Morrow’s postseason pitching rate was unknown territory for him. But he insisted his arm held up well.

“You always kind of feel more sore once the season’s over than you did maybe the last time through,” Morrow said. “All the need to keep your body going — your body knows. It’s kind of weird, but your body knows. There was more of a full-body kind of fatigue, and for just a couple days. I mean, already I feel pretty fresh right now.”

With his current Dodgers cap on the way to Cooperstown, the question is: Will he get another one? As important as Morrow was to Roberts’ team this year, as transcendent his season, there is no guarantee he’ll be back. He is a free agent.

At one point, I asked Morrow when he would begin to get serious about signing his next contract. “What time is it?” he asked. I told him it was 2 p.m. He looked at the clock in his car; it read 1:59. This was on Monday.

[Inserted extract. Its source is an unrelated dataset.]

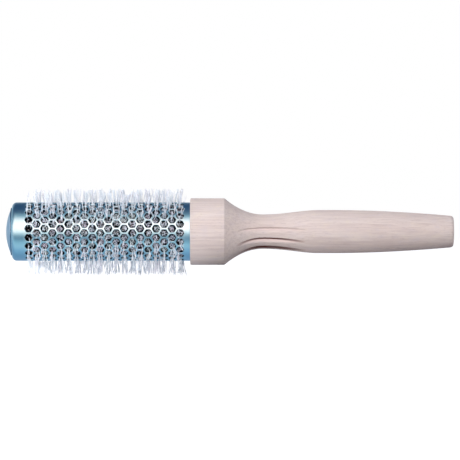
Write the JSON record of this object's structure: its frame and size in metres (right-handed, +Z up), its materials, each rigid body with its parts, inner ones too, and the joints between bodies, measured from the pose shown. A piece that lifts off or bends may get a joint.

“So yeah, free agency opens in one minute,” Morrow said with a laugh.

So there it was. During our conversation, Morrow had officially hit the open market. The MLB Trade Rumors website ranked him at No. 19 among 2018 free agents, projecting a three-year, $24 million salary. It would be a substantial bump for a guy who played for $1.25 million in 2017. That’s what pitching in seven World Series games can do for you.

“Obviously, I’d love to be able to go back to LA,” Morrow said. “When you go as far as you did, and you make connections on the team, you don’t want to leave a good situation. I mean, the talent they have is unbelievable, and young. They’re gonna be good for the foreseeable future. … But other than that, I don’t know what to expect at all. It’s crazy.”

If Brandon Morrow has taught us anything, it’s that you really can’t predict the next phase of a pitcher’s career. This one is worth watching, though.